Les peaux rampaient sur la terre écorchées,
Les chairs aussi mugissaient embrochées,
Cuites autant que crues, et était
Semblable aux bœufs la voix qui en sortait.
(Odyssée, XII, Homère, ~8e siècle avant J.C.)
VI. […] Mais rien ne nous émeut, ni la belle couleur, ni la douceur de la voix accordée, ni la subtilité de l’esprit, ni la netteté du vivre, ni la vivacité du sens et entendement des malheureux animaux, ainsi pour un peu de chair nous leur ôtons la vie, le soleil, la lumière, et le cours de la vie qui leur était préfixé par la nature ; et puis nous pensons que les voix qu’ils jettent de peur ne soient point articulées, et qu’elles ne signifient rien, là où ce sont prières, supplications et justifications de chacune de ces pauvres bêtes qui crient : « Si tu es contraint par nécessité, je ne te supplie point de me sauver la vie, mais bien si c’est par désordonnée volonté ; si c’est pour manger, tue-moi ; si c’est pour friandement manger, ne me tue point. » Ô la grande cruauté ! C’est horreur de voir seulement la table des riches hommes servie et couverte par cuisiniers et sauciers qui habillent ces corps morts, mais encore plus d’horreur y a-t-il à la voir desservir, par ce que le relief de ce que l’on emporte est plus que ce que l’on a mangé : pour néant donc que ces pauvres bêtes-là ont été tuées.

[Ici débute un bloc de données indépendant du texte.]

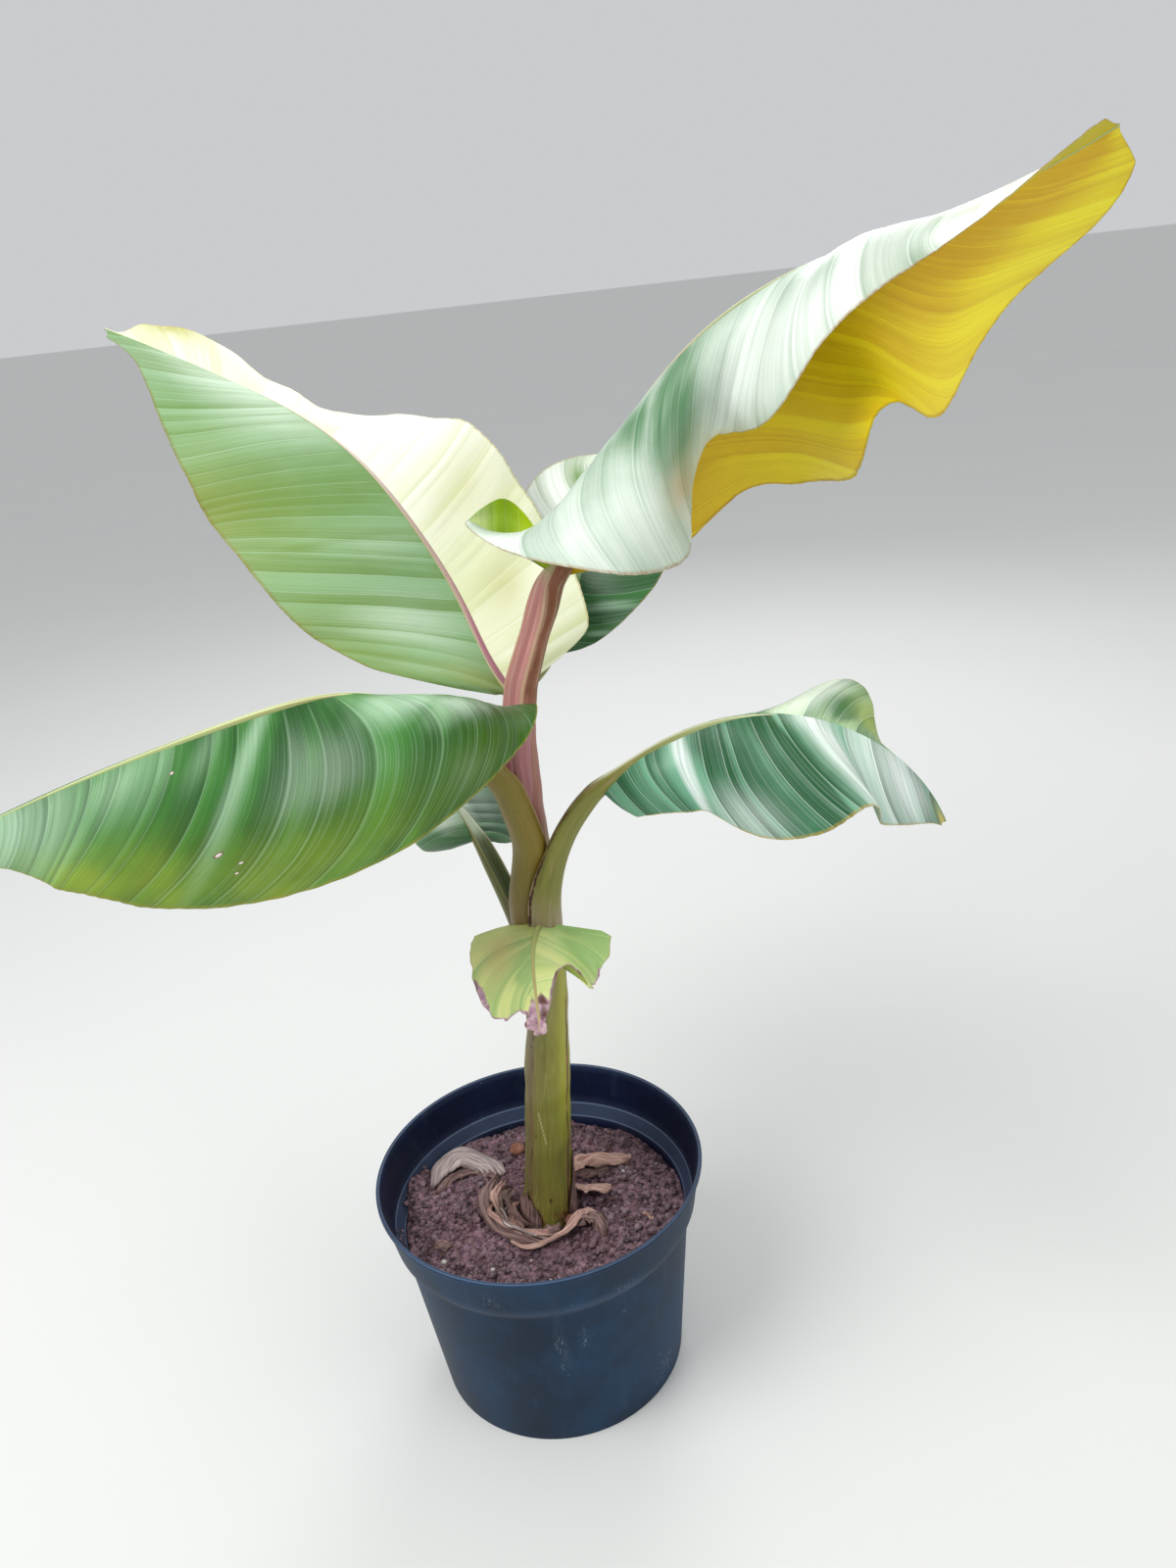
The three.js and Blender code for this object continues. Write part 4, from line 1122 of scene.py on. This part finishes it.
def make_pot():
    """Nursery pot: tapered wall, sloping shoulder, collar and rolled lip, with a recessed foot."""
    lip, wall = POT_HEIGHT - POT_LIP_DEPTH, POT_WALL
    (shoulder, shoulder_height), (collar, collar_height) = POT_SHOULDER, POT_COLLAR
    outline = rounded([
        (POT_HUB, POT_FOOT_RECESS), (POT_BASE - POT_FOOT_RING[0], POT_FOOT_RECESS),
        (POT_BASE - POT_FOOT_RING[1], 0.0), (POT_BASE, 0.0),
        (shoulder, shoulder_height), (collar, collar_height),
        (POT_RIM - POT_LIP_WIDTH, lip), (POT_RIM, lip + 0.001), (POT_RIM, POT_HEIGHT),
        (POT_RIM - POT_LIP_WIDTH, POT_HEIGHT), (POT_RIM - POT_LIP_WIDTH - wall, lip),
        (collar - wall, collar_height + wall), (shoulder - wall, shoulder_height + wall),
        (POT_BASE - wall, POT_FOOT_RECESS + wall), (POT_HUB, POT_FOOT_RECESS + wall),
    ], POT_EDGE)
    turn = np.linspace(0, 2 * math.pi, POT_SEGMENTS, endpoint=False)
    width, height = outline[:, :1], outline[:, 1:]
    sag = 1 + 0.0012 * np.sin(2 * turn + 0.7) + 0.0008 * np.sin(3 * turn)
    radius = width * np.where(width > 0.12, np.minimum(sag, 1.0), 1.0)
    rows = np.arange(len(outline))[:, None]
    inside = (rows > np.argmax(height + 1e-6 * rows)).astype(float)
    rim_edges = np.minimum(np.abs(width - POT_RIM), np.abs(width - POT_RIM + POT_LIP_WIDTH))
    edges = sum(bell(height - level - wall, 0.0008) for level in (shoulder_height, collar_height))
    # Painted highlight along the rim's two edges and the inner ledge edges, with a faint one round the
    # collar.
    edge_highlight = np.maximum(0.75 * bell(height - POT_HEIGHT, 0.0007) * bell(rim_edges, 0.0007),
                      0.9 * np.minimum(edges, 1) * inside)
    marks = {"inside": inside, "edge_highlight": np.maximum(edge_highlight, 0.15 * bell(height - collar_height, 0.002))}
    scuffed = np.zeros(radius.shape)
    for angle, level, wide, tall, strength in POT_SCUFFS:
        across = turned_from(turn, math.radians(angle)) * radius
        scuff = strength * bell(across, wide * MM) * bell(height - level * MM, tall * MM)
        scuffed = np.maximum(scuffed, scuff * (1 - inside))
    marks["scuffed"] = scuffed
    ends = [(0, 0, POT_FOOT_RECESS), (0, 0, POT_FOOT_RECESS + wall)]
    add_tube("pot_shell", round_about(radius, turn, height), ends, pot_paint(), "pot_plastic", ("pot",),
             marks, flip=True, sharp=60)


def soil_base(x, y):
    """Height of the soil before its crumbs: flat under the stem, heaped on the left."""
    radius, angle = np.hypot(x, y), np.arctan2(y, x)
    outer = ramp(radius, SOIL_SEAT, 2 * SOIL_SEAT)
    heap = SOIL_HEAP * np.maximum(0, -np.cos(angle)) * outer
    lumps = SOIL_LUMPS * np.sin(3 * angle + radius / 0.017) * np.cos(5 * angle - radius / 0.023) * outer
    return SOIL_LEVEL + heap + lumps


def crumble(x, y):
    """Clods and crumbs on the soil, in metres."""
    relief = 0.0024 * noise.fractal(Vector((x * 45, y * 45, 1.7)), 0.9, 2.1, 3)
    for tall, size, layer in CRUMBLES:
        far = noise.voronoi(Vector((x * size, y * size, layer)), distance_metric="DISTANCE")[0]
        relief += tall * (far[1] - far[0] - 0.25)
    return relief + 0.0005 * noise.noise(Vector((x * 800, y * 800, 2.2)))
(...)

VII. Mais pour ce qu’il y en a qui tiennent qu’ils ont la nature pour cause et origine première de manger chair, prouvons-leur que cela ne peut être selon la nature de l’homme. Premièrement cela se peut montrer par la naturelle composition du corps humain, car il ne ressemble à nul des animaux que la nature à faits pour se paître de chair, vu qu’il n’a ni bec crochu, ni des ongles pointus, ni les dents aiguës, ni l’estomac si fort, ni les esprits si chauds, qu’ils puissent cuire et digérer la masse pesante de la chair crue : et quand il n’y aurait autre chose, la nature même à l’égalité plate des dents unies, à la petite bouche, à la langue molle et douce, et à l’imbécilité de la chaleur naturelle, et des esprits servant à la concoction, montre elle-même qu’elle n’approuve point à l’homme l’usage de manger chair. Que si tu veux obstiner à soutenir que nature l’a fait pour manger telle viande, tout premier tue-la donc toi-même, je dis toi-même, sans user ni de couperet, ni de couteau, ni de cognée, ainsi comme les loups, et les ours, et les lions à mesure qu’ils mangent, tuent la bête, aussi toi, tue-moi un bœuf à force de la mordre à belles dents, ou de la bouche un sanglier, déchire-moi un agneau ou un lièvre à belles griffes, et le mange encore tout vif, ainsi comme ces bêtes-là font : mais si tu attends qu’elles soient mortes pour en manger, et as honte de chasser à belles dents l’âme présente de la chair que tu manges, pourquoi donc manges-tu ce qui a âme ? Mais encore qu’elle fût privée d’âme et toute morte, il n’y a personne qui eût le coeur d’en manger telle qu’elle serait, ainsi la font bouillir, ils la rôtissent, ils la transformes avec le feu et plusieurs drogues, altérant, déguisant et éteignant l’horreur du meurtre, afin que le sentiment du goût trompé et déçu par tels déguisements ne refuse point ce qui lui est étrange.